▸ **Requirements**: Output the data below in full, byte for byte. Nothing may differ.
══ Given data ══
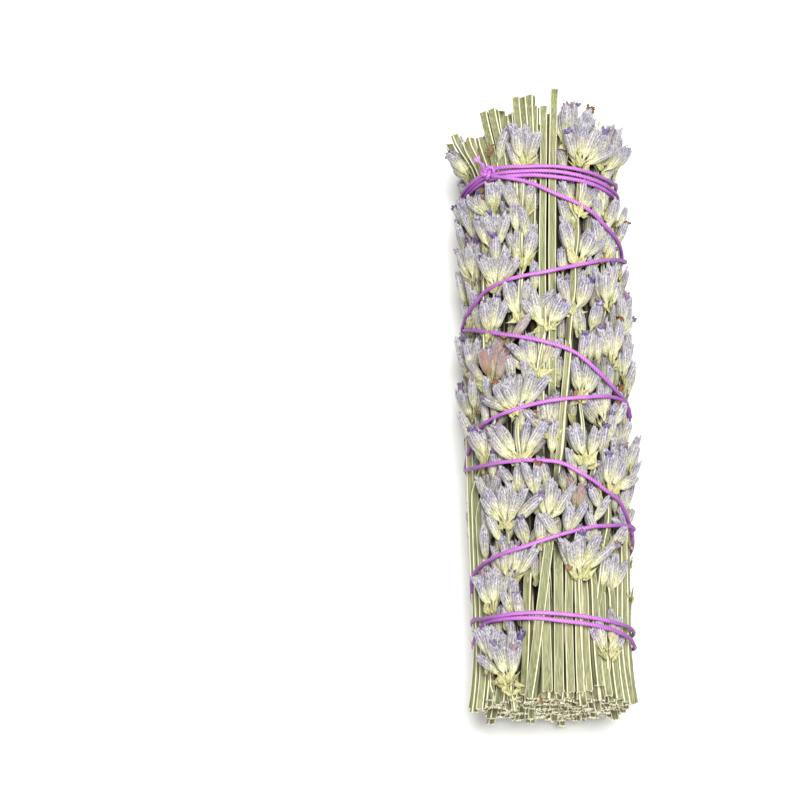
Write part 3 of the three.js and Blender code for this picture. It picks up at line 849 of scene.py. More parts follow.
# The two ties, the same way. The third value is how much higher a turn rides on the others.
TOP_TIE = [
    (-90, 52.6, -0.8), (-48, 54.0, -0.3), (-14, 53.2, 0), (9, 52.5, 0), (40, 51.9, 0), (63, 51.4, -0.2),
    (80, 51.5, -0.4), (90, 52.0, -0.5), (180, 52, -0.4), (270, 53.2, -0.1), (312, 54.9, 0.2),
    (346, 54.2, 0.1), (370, 53.8, 0.1), (400, 52.9, 0.2), (430, 52.2, 0.1), (450, 52.9, -0.2),
    (540, 53, -0.2), (630, 54.0, -0.5), (680, 56.0, 0.3), (706, 55.3, 0), (729, 55.1, 0), (754, 54.7, 0),
    (775, 54.8, -0.2), (800, 56.2, -0.4), (810, 57.0, -0.4), (900, 55, -0.3), (990, 53.8, 0.6),
    (1036, 55.4, 0.9),
]
BOTTOM_TIE = [
    (-130, -59, 0), (-90, -58.7, 0), (-63, -55.4, 0), (-23, -55.4, 0), (5, -56.4, 0), (29, -57.2, 0),
    (64, -58.8, 0), (90, -59.7, 0), (180, -56, 0), (270, -53.4, 0.2), (301, -54.2, 0.1), (337, -54.3, 0),
    (376, -55.3, 0), (403, -56.0, 0), (425, -56.1, 0), (450, -56.3, 0), (540, -56.5, 0), (600, -58, 0.6),
]
KNOT_Y = 55.3
KNOT_ANGLE = -42.5
# The knot in the cut end of the thread: a trefoil drawn tight, and the tail that stands off it.
KNOT = [
    (0.5 * (sin(t) + 2 * sin(2 * t)), 0.52 * (cos(t) - 2 * cos(2 * t)), 1.1 - 0.55 * sin(3 * t))
    for t in np.linspace(0.35, 2 * pi - 0.15, 18)
] + [(-0.8, 1.5, 1.6), (-0.9, 2.3, 1.9), (-1.3, 3.0, 2.3)]
# Where the tail's loose plies and fibres end, seen from its cut.
FRAY = [
    (-1.3, 1.5, 0.2), (-0.5, 1.9, 0.5), (0.3, 1.6, 0.1),
    (-1.9, 0.7, 0.4), (-1.0, 0.9, 0.9), (0.6, 0.8, 0.5),
]
THREAD_STEP = 0.4  # from one point of the thread to the next
THREAD_SEED = 3


def smooth_path(points, step):
    """A Catmull-Rom curve through points, with a point about every step along it."""
    points = np.asarray(points, float)
    ends = np.concatenate([[2 * points[0] - points[1]], points, [2 * points[-1] - points[-2]]])
    dense = []
    for i in range(len(points) - 1):
        a, b, c, d = ends[i : i + 4]
        t = np.linspace(0, 1, max(2, int(np.linalg.norm(c - b) / step) + 1), endpoint=False)[:, None]
        bent = (2 * a - 5 * b + 4 * c - d) * t**2
        dense.append(0.5 * ((2 * b) + (c - a) * t + bent + (3 * b - a - 3 * c + d) * t**3))
    return np.concatenate([*dense, points[-1:]])


def thread_runs(sizes):
    """The thread's runs on the sheet. Where the way up crosses the way down, it goes over it."""
    random = np.random.default_rng(THREAD_SEED)
    height, radius = sizes.height / MM, sizes.radius / MM
    ways = ([(around(angle), y, height) for angle, y in run] for run in (DOWN, UP))
    down, up = (smooth_path(way, THREAD_STEP) for way in ways)
    for run in (down, up):
        run[:, 2] += smooth_noise(random, len(run), 22, 0.14)
        run[:, 1] += smooth_noise(random, len(run), 30, 0.12)
    for point in up:
        beside = np.abs((down[:, 0] - point[0] + ROUND / 2) % ROUND - ROUND / 2)
        nearest = np.hypot(beside, down[:, 1] - point[1]).min()
        point[2] += 1.3 * radius * np.exp(-((nearest / 1.4) ** 2))

    def tie(route):
        turns = [(around(angle), y, height + raised) for angle, y, raised in route]
        tied = smooth_path(turns, THREAD_STEP)
        tied[:, 1] += smooth_noise(random, len(tied), 50, 0.1)
        tied[:, 2] += smooth_noise(random, len(tied), 30, 0.1)
        return tied

    middle = np.array([around(KNOT_ANGLE), KNOT_Y, height])
    knot = smooth_path([middle + np.array(place) for place in KNOT], 0.25)
    return [down, up, tie(TOP_TIE), tie(BOTTOM_TIE), knot]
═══
▸ **Answer to the exercise**:
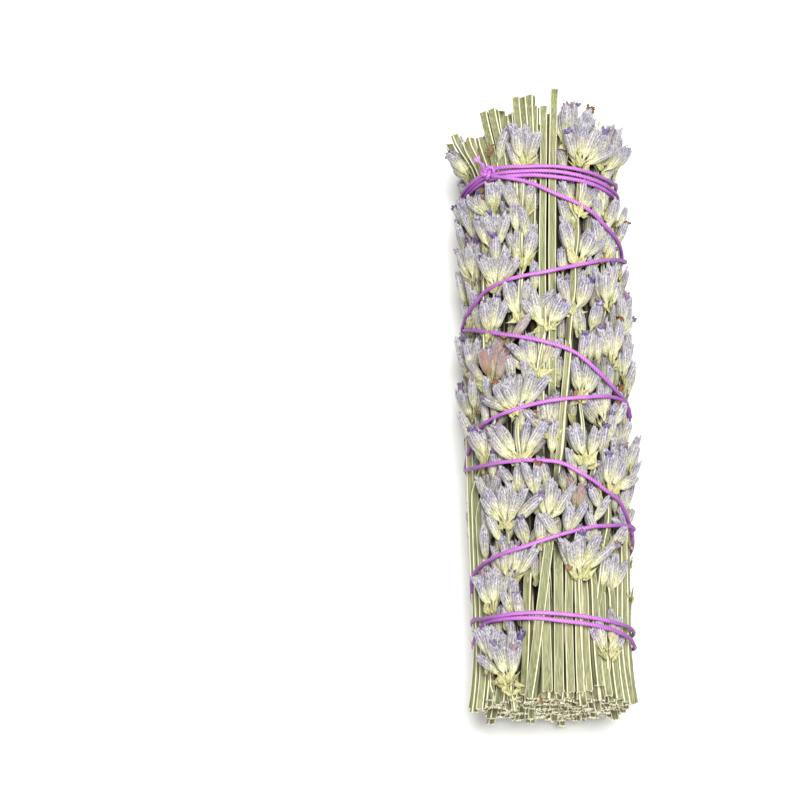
Write part 3 of the three.js and Blender code for this picture. It picks up at line 849 of scene.py. More parts follow.
# The two ties, the same way. The third value is how much higher a turn rides on the others.
TOP_TIE = [
    (-90, 52.6, -0.8), (-48, 54.0, -0.3), (-14, 53.2, 0), (9, 52.5, 0), (40, 51.9, 0), (63, 51.4, -0.2),
    (80, 51.5, -0.4), (90, 52.0, -0.5), (180, 52, -0.4), (270, 53.2, -0.1), (312, 54.9, 0.2),
    (346, 54.2, 0.1), (370, 53.8, 0.1), (400, 52.9, 0.2), (430, 52.2, 0.1), (450, 52.9, -0.2),
    (540, 53, -0.2), (630, 54.0, -0.5), (680, 56.0, 0.3), (706, 55.3, 0), (729, 55.1, 0), (754, 54.7, 0),
    (775, 54.8, -0.2), (800, 56.2, -0.4), (810, 57.0, -0.4), (900, 55, -0.3), (990, 53.8, 0.6),
    (1036, 55.4, 0.9),
]
BOTTOM_TIE = [
    (-130, -59, 0), (-90, -58.7, 0), (-63, -55.4, 0), (-23, -55.4, 0), (5, -56.4, 0), (29, -57.2, 0),
    (64, -58.8, 0), (90, -59.7, 0), (180, -56, 0), (270, -53.4, 0.2), (301, -54.2, 0.1), (337, -54.3, 0),
    (376, -55.3, 0), (403, -56.0, 0), (425, -56.1, 0), (450, -56.3, 0), (540, -56.5, 0), (600, -58, 0.6),
]
KNOT_Y = 55.3
KNOT_ANGLE = -42.5
# The knot in the cut end of the thread: a trefoil drawn tight, and the tail that stands off it.
KNOT = [
    (0.5 * (sin(t) + 2 * sin(2 * t)), 0.52 * (cos(t) - 2 * cos(2 * t)), 1.1 - 0.55 * sin(3 * t))
    for t in np.linspace(0.35, 2 * pi - 0.15, 18)
] + [(-0.8, 1.5, 1.6), (-0.9, 2.3, 1.9), (-1.3, 3.0, 2.3)]
# Where the tail's loose plies and fibres end, seen from its cut.
FRAY = [
    (-1.3, 1.5, 0.2), (-0.5, 1.9, 0.5), (0.3, 1.6, 0.1),
    (-1.9, 0.7, 0.4), (-1.0, 0.9, 0.9), (0.6, 0.8, 0.5),
]
THREAD_STEP = 0.4  # from one point of the thread to the next
THREAD_SEED = 3


def smooth_path(points, step):
    """A Catmull-Rom curve through points, with a point about every step along it."""
    points = np.asarray(points, float)
    ends = np.concatenate([[2 * points[0] - points[1]], points, [2 * points[-1] - points[-2]]])
    dense = []
    for i in range(len(points) - 1):
        a, b, c, d = ends[i : i + 4]
        t = np.linspace(0, 1, max(2, int(np.linalg.norm(c - b) / step) + 1), endpoint=False)[:, None]
        bent = (2 * a - 5 * b + 4 * c - d) * t**2
        dense.append(0.5 * ((2 * b) + (c - a) * t + bent + (3 * b - a - 3 * c + d) * t**3))
    return np.concatenate([*dense, points[-1:]])


def thread_runs(sizes):
    """The thread's runs on the sheet. Where the way up crosses the way down, it goes over it."""
    random = np.random.default_rng(THREAD_SEED)
    height, radius = sizes.height / MM, sizes.radius / MM
    ways = ([(around(angle), y, height) for angle, y in run] for run in (DOWN, UP))
    down, up = (smooth_path(way, THREAD_STEP) for way in ways)
    for run in (down, up):
        run[:, 2] += smooth_noise(random, len(run), 22, 0.14)
        run[:, 1] += smooth_noise(random, len(run), 30, 0.12)
    for point in up:
        beside = np.abs((down[:, 0] - point[0] + ROUND / 2) % ROUND - ROUND / 2)
        nearest = np.hypot(beside, down[:, 1] - point[1]).min()
        point[2] += 1.3 * radius * np.exp(-((nearest / 1.4) ** 2))

    def tie(route):
        turns = [(around(angle), y, height + raised) for angle, y, raised in route]
        tied = smooth_path(turns, THREAD_STEP)
        tied[:, 1] += smooth_noise(random, len(tied), 50, 0.1)
        tied[:, 2] += smooth_noise(random, len(tied), 30, 0.1)
        return tied

    middle = np.array([around(KNOT_ANGLE), KNOT_Y, height])
    knot = smooth_path([middle + np.array(place) for place in KNOT], 0.25)
    return [down, up, tie(TOP_TIE), tie(BOTTOM_TIE), knot]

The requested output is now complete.